Your task is to restate the data word for word.
========================================================================
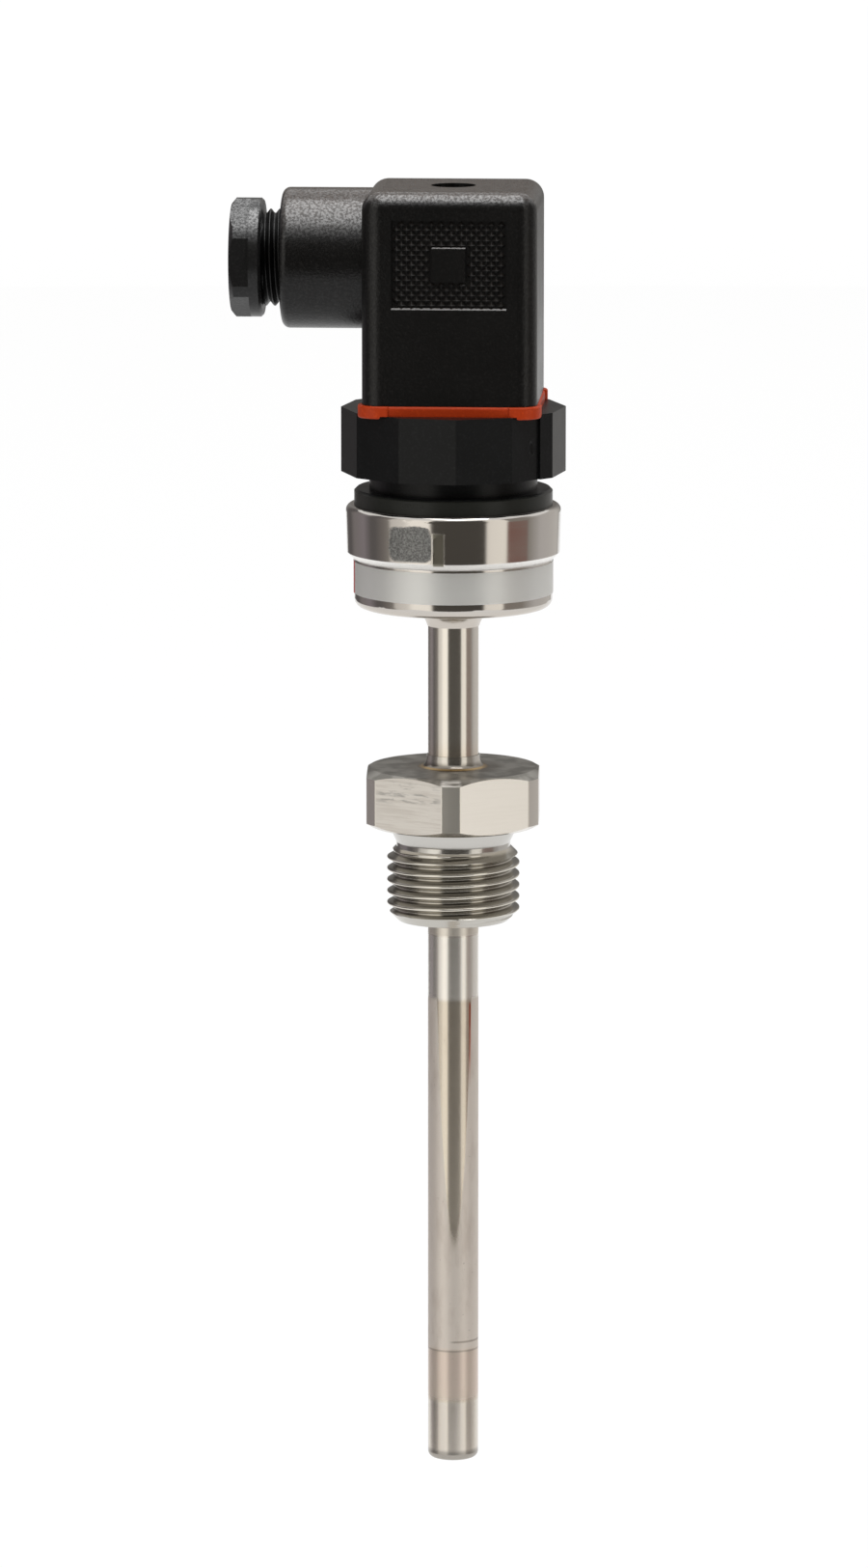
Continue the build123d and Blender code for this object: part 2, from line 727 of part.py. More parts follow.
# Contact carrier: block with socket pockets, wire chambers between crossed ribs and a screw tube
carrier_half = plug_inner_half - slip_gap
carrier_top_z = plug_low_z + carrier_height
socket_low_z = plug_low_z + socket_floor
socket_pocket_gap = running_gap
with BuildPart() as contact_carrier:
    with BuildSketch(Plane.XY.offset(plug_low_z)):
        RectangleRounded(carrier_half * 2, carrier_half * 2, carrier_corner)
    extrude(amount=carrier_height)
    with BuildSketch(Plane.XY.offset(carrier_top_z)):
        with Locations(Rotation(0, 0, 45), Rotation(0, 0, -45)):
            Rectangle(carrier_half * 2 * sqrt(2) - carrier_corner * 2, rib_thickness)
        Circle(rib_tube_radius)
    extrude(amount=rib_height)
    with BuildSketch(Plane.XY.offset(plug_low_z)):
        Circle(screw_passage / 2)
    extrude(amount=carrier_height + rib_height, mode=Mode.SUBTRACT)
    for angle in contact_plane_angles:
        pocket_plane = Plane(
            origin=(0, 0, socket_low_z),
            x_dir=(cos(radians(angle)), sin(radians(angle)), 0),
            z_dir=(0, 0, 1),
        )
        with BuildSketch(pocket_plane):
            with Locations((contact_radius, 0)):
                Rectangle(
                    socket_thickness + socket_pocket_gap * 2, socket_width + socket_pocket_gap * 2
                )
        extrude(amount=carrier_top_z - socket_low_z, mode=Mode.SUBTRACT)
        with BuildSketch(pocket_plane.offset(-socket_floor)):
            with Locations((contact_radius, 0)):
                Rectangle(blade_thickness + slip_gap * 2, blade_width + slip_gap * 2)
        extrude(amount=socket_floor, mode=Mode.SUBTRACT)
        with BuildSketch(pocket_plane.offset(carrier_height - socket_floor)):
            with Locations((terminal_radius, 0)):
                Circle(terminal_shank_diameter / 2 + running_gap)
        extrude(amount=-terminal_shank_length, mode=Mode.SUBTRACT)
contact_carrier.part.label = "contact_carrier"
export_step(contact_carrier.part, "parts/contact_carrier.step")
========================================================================
**SOLUTION:**
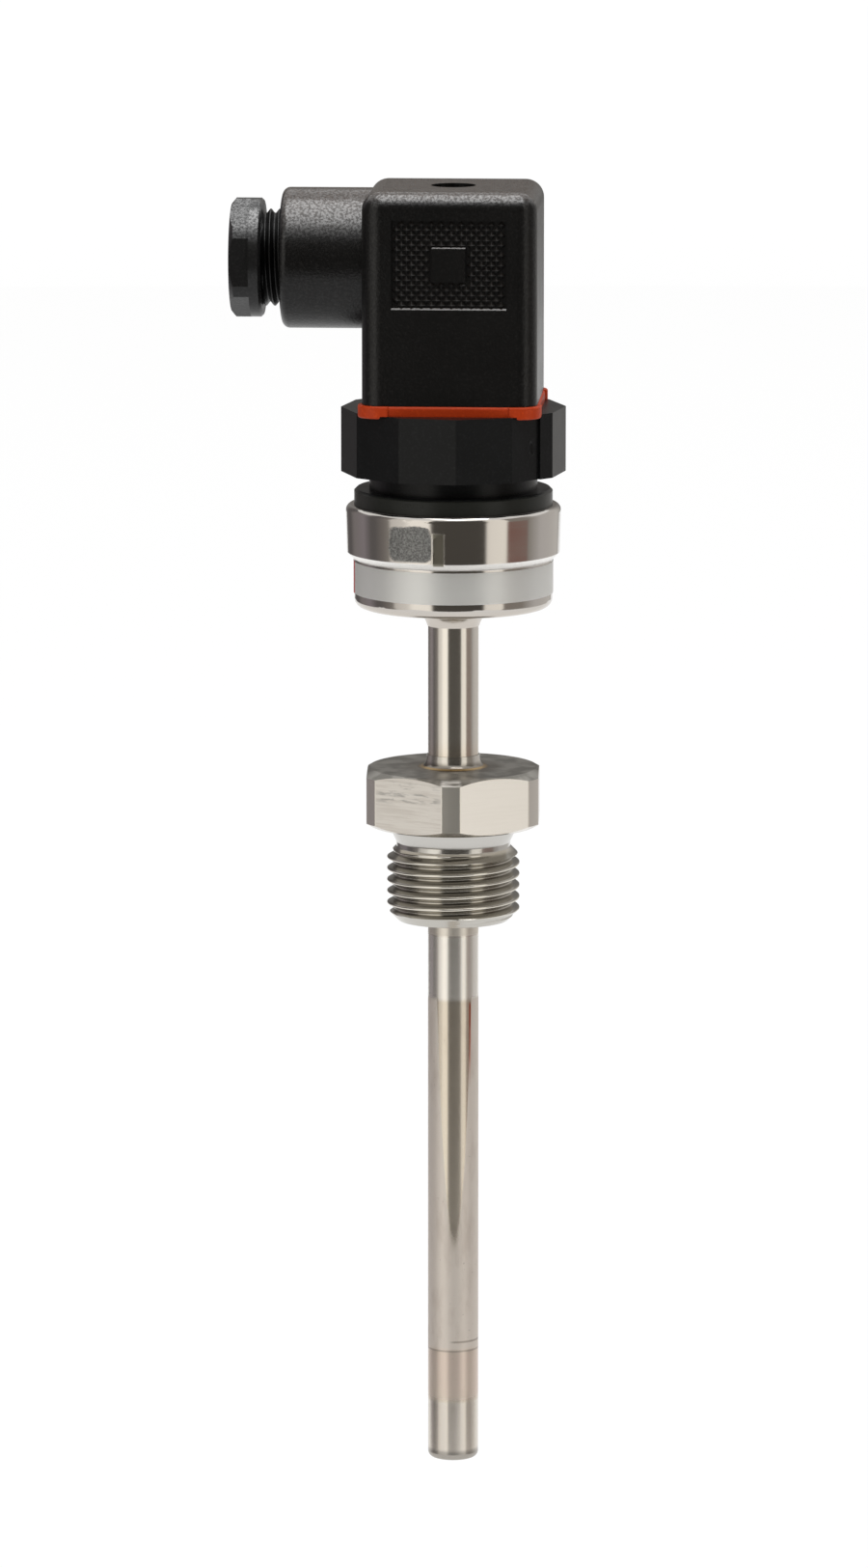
Continue the build123d and Blender code for this object: part 2, from line 727 of part.py. More parts follow.
# Contact carrier: block with socket pockets, wire chambers between crossed ribs and a screw tube
carrier_half = plug_inner_half - slip_gap
carrier_top_z = plug_low_z + carrier_height
socket_low_z = plug_low_z + socket_floor
socket_pocket_gap = running_gap
with BuildPart() as contact_carrier:
    with BuildSketch(Plane.XY.offset(plug_low_z)):
        RectangleRounded(carrier_half * 2, carrier_half * 2, carrier_corner)
    extrude(amount=carrier_height)
    with BuildSketch(Plane.XY.offset(carrier_top_z)):
        with Locations(Rotation(0, 0, 45), Rotation(0, 0, -45)):
            Rectangle(carrier_half * 2 * sqrt(2) - carrier_corner * 2, rib_thickness)
        Circle(rib_tube_radius)
    extrude(amount=rib_height)
    with BuildSketch(Plane.XY.offset(plug_low_z)):
        Circle(screw_passage / 2)
    extrude(amount=carrier_height + rib_height, mode=Mode.SUBTRACT)
    for angle in contact_plane_angles:
        pocket_plane = Plane(
            origin=(0, 0, socket_low_z),
            x_dir=(cos(radians(angle)), sin(radians(angle)), 0),
            z_dir=(0, 0, 1),
        )
        with BuildSketch(pocket_plane):
            with Locations((contact_radius, 0)):
                Rectangle(
                    socket_thickness + socket_pocket_gap * 2, socket_width + socket_pocket_gap * 2
                )
        extrude(amount=carrier_top_z - socket_low_z, mode=Mode.SUBTRACT)
        with BuildSketch(pocket_plane.offset(-socket_floor)):
            with Locations((contact_radius, 0)):
                Rectangle(blade_thickness + slip_gap * 2, blade_width + slip_gap * 2)
        extrude(amount=socket_floor, mode=Mode.SUBTRACT)
        with BuildSketch(pocket_plane.offset(carrier_height - socket_floor)):
            with Locations((terminal_radius, 0)):
                Circle(terminal_shank_diameter / 2 + running_gap)
        extrude(amount=-terminal_shank_length, mode=Mode.SUBTRACT)
contact_carrier.part.label = "contact_carrier"
export_step(contact_carrier.part, "parts/contact_carrier.step")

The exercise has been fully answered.